=== Data ===
◇ ◇ ◇ ◇ ◇

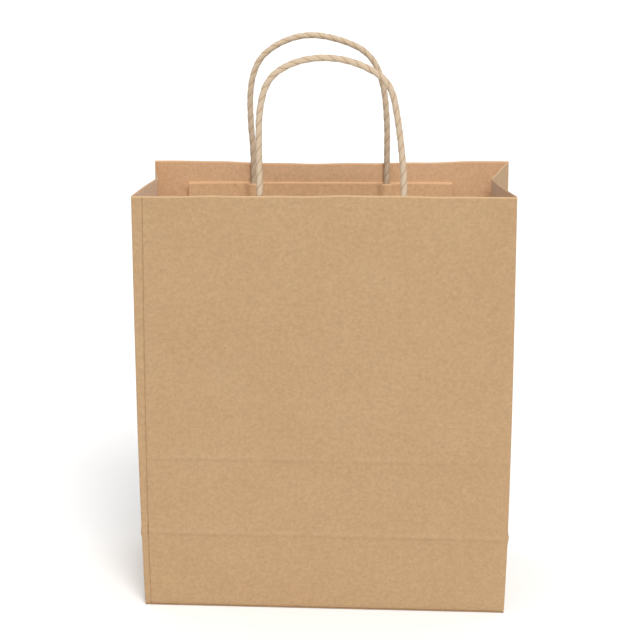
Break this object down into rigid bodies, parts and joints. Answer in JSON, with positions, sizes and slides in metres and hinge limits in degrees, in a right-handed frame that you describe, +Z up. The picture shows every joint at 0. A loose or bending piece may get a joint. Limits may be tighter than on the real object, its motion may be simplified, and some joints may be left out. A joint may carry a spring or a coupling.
{
  "type": "gift bag",
  "caption": "Brown kraft paper gift bag with gusseted sides, a square folded bottom and twisted-paper rope handles glued inside the mouth.",
  "frame": {"origin": "middle of the bottom, on the surface the bag stands on", "axes": "+Z up, -Y the front, +X to the right as seen from the front"},
  "size_m": [0.26, 0.115, 0.4013],
  "materials": {
    "kraft_paper": "uncoated brown kraft with fine fibres",
    "kraft_strip": "uncoated brown kraft strip, glued",
    "twisted_paper_rope": "twisted paper cord, pale brown, matt"
  },
  "bodies": {
    "base": {"bottom_outer_flap": "kraft_paper", "bottom_inner_flap": "kraft_paper", "left_bottom_flap": "kraft_paper", "right_bottom_flap": "kraft_paper", "front_lower_panel": "kraft_paper", "back_lower_panel": "kraft_paper", "left_lower_side": "kraft_paper", "right_lower_side": "kraft_paper", "lower_seam_tab": "kraft_paper"},
    "front_wall": {"front_panel": "kraft_paper", "seam_tab": "kraft_paper", "front_backing_strip": "kraft_strip", "front_cover_strip": "kraft_strip", "front_rope_ends": "twisted_paper_rope"},
    "back_wall": {"back_panel": "kraft_paper", "back_backing_strip": "kraft_strip", "back_cover_strip": "kraft_strip", "back_rope_ends": "twisted_paper_rope"},
    "left_front_fold": {"left_gusset_front": "kraft_paper"},
    "left_back_fold": {"left_gusset_back": "kraft_paper"},
    "right_front_fold": {"right_gusset_front": "kraft_paper"},
    "right_back_fold": {"right_gusset_back": "kraft_paper"},
    "front_handle": {"front_handle_loop": "twisted_paper_rope"},
    "back_handle": {"back_handle_loop": "twisted_paper_rope"}
  },
  "joints": [
    {"name": "mouth_close", "type": "hinge", "parent": "base", "child": "front_wall", "pos_m": [0, -0.0575, 0.0575], "axis": [-1, 0, 0], "range_deg": [0, 7]},
    {"name": "back_wall_lean", "type": "hinge", "parent": "base", "child": "back_wall", "pos_m": [0, 0.0575, 0.0575], "axis": [1, 0, 0], "range_deg": [0, 7.01]},
    {"name": "left_front_gusset_fold", "type": "hinge", "parent": "front_wall", "child": "left_front_fold", "pos_m": [-0.13, -0.0575, 0.0575], "axis": [0.586, 0.8088, 0.0495], "range_deg": [0, 11.97], "deforming": ["left_gusset_front"]},
    {"name": "left_back_gusset_fold", "type": "hinge", "parent": "back_wall", "child": "left_back_fold", "pos_m": [-0.13, 0.0575, 0.0575], "axis": [-0.586, 0.8088, -0.0495], "range_deg": [0, 11.97], "deforming": ["left_gusset_back"]},
    {"name": "right_front_gusset_fold", "type": "hinge", "parent": "front_wall", "child": "right_front_fold", "pos_m": [0.13, -0.0575, 0.0575], "axis": [0.6228, -0.7809, -0.0478], "range_deg": [0, 11.27], "deforming": ["right_gusset_front"]},
    {"name": "right_back_gusset_fold", "type": "hinge", "parent": "back_wall", "child": "right_back_fold", "pos_m": [0.13, 0.0575, 0.0575], "axis": [-0.6228, -0.7809, 0.0478], "range_deg": [0, 11.27], "deforming": ["right_gusset_back"]},
    {"name": "front_handle_tilt", "type": "hinge", "parent": "front_wall", "child": "front_handle", "pos_m": [0, -0.0547, 0.309], "axis": [1, 0, 0], "range_deg": [-25, 90]},
    {"name": "back_handle_tilt", "type": "hinge", "parent": "back_wall", "child": "back_handle", "pos_m": [0, 0.0547, 0.309], "axis": [-1, 0, 0], "range_deg": [-25, 90]}
  ],
  "couplings": [
    {"joint": "back_wall_lean", "follows": "mouth_close", "ratio": 1},
    {"joint": "left_front_gusset_fold", "follows": "mouth_close", "ratio": 1.7026},
    {"joint": "left_back_gusset_fold", "follows": "mouth_close", "ratio": 1.7026},
    {"joint": "right_front_gusset_fold", "follows": "mouth_close", "ratio": 1.6026},
    {"joint": "right_back_gusset_fold", "follows": "mouth_close", "ratio": 1.6026}
  ]
}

◇ ◇ ◇ ◇ ◇

=== What the exercise asks ===
Quote each line of the data above exactly as written.

=== Result of the exercise ===
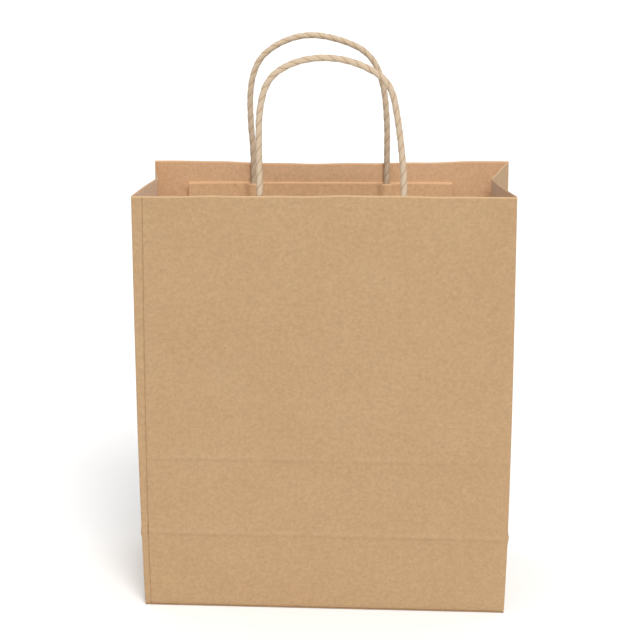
Break this object down into rigid bodies, parts and joints. Answer in JSON, with positions, sizes and slides in metres and hinge limits in degrees, in a right-handed frame that you describe, +Z up. The picture shows every joint at 0. A loose or bending piece may get a joint. Limits may be tighter than on the real object, its motion may be simplified, and some joints may be left out. A joint may carry a spring or a coupling.
{
  "type": "gift bag",
  "caption": "Brown kraft paper gift bag with gusseted sides, a square folded bottom and twisted-paper rope handles glued inside the mouth.",
  "frame": {"origin": "middle of the bottom, on the surface the bag stands on", "axes": "+Z up, -Y the front, +X to the right as seen from the front"},
  "size_m": [0.26, 0.115, 0.4013],
  "materials": {
    "kraft_paper": "uncoated brown kraft with fine fibres",
    "kraft_strip": "uncoated brown kraft strip, glued",
    "twisted_paper_rope": "twisted paper cord, pale brown, matt"
  },
  "bodies": {
    "base": {"bottom_outer_flap": "kraft_paper", "bottom_inner_flap": "kraft_paper", "left_bottom_flap": "kraft_paper", "right_bottom_flap": "kraft_paper", "front_lower_panel": "kraft_paper", "back_lower_panel": "kraft_paper", "left_lower_side": "kraft_paper", "right_lower_side": "kraft_paper", "lower_seam_tab": "kraft_paper"},
    "front_wall": {"front_panel": "kraft_paper", "seam_tab": "kraft_paper", "front_backing_strip": "kraft_strip", "front_cover_strip": "kraft_strip", "front_rope_ends": "twisted_paper_rope"},
    "back_wall": {"back_panel": "kraft_paper", "back_backing_strip": "kraft_strip", "back_cover_strip": "kraft_strip", "back_rope_ends": "twisted_paper_rope"},
    "left_front_fold": {"left_gusset_front": "kraft_paper"},
    "left_back_fold": {"left_gusset_back": "kraft_paper"},
    "right_front_fold": {"right_gusset_front": "kraft_paper"},
    "right_back_fold": {"right_gusset_back": "kraft_paper"},
    "front_handle": {"front_handle_loop": "twisted_paper_rope"},
    "back_handle": {"back_handle_loop": "twisted_paper_rope"}
  },
  "joints": [
    {"name": "mouth_close", "type": "hinge", "parent": "base", "child": "front_wall", "pos_m": [0, -0.0575, 0.0575], "axis": [-1, 0, 0], "range_deg": [0, 7]},
    {"name": "back_wall_lean", "type": "hinge", "parent": "base", "child": "back_wall", "pos_m": [0, 0.0575, 0.0575], "axis": [1, 0, 0], "range_deg": [0, 7.01]},
    {"name": "left_front_gusset_fold", "type": "hinge", "parent": "front_wall", "child": "left_front_fold", "pos_m": [-0.13, -0.0575, 0.0575], "axis": [0.586, 0.8088, 0.0495], "range_deg": [0, 11.97], "deforming": ["left_gusset_front"]},
    {"name": "left_back_gusset_fold", "type": "hinge", "parent": "back_wall", "child": "left_back_fold", "pos_m": [-0.13, 0.0575, 0.0575], "axis": [-0.586, 0.8088, -0.0495], "range_deg": [0, 11.97], "deforming": ["left_gusset_back"]},
    {"name": "right_front_gusset_fold", "type": "hinge", "parent": "front_wall", "child": "right_front_fold", "pos_m": [0.13, -0.0575, 0.0575], "axis": [0.6228, -0.7809, -0.0478], "range_deg": [0, 11.27], "deforming": ["right_gusset_front"]},
    {"name": "right_back_gusset_fold", "type": "hinge", "parent": "back_wall", "child": "right_back_fold", "pos_m": [0.13, 0.0575, 0.0575], "axis": [-0.6228, -0.7809, 0.0478], "range_deg": [0, 11.27], "deforming": ["right_gusset_back"]},
    {"name": "front_handle_tilt", "type": "hinge", "parent": "front_wall", "child": "front_handle", "pos_m": [0, -0.0547, 0.309], "axis": [1, 0, 0], "range_deg": [-25, 90]},
    {"name": "back_handle_tilt", "type": "hinge", "parent": "back_wall", "child": "back_handle", "pos_m": [0, 0.0547, 0.309], "axis": [-1, 0, 0], "range_deg": [-25, 90]}
  ],
  "couplings": [
    {"joint": "back_wall_lean", "follows": "mouth_close", "ratio": 1},
    {"joint": "left_front_gusset_fold", "follows": "mouth_close", "ratio": 1.7026},
    {"joint": "left_back_gusset_fold", "follows": "mouth_close", "ratio": 1.7026},
    {"joint": "right_front_gusset_fold", "follows": "mouth_close", "ratio": 1.6026},
    {"joint": "right_back_gusset_fold", "follows": "mouth_close", "ratio": 1.6026}
  ]
}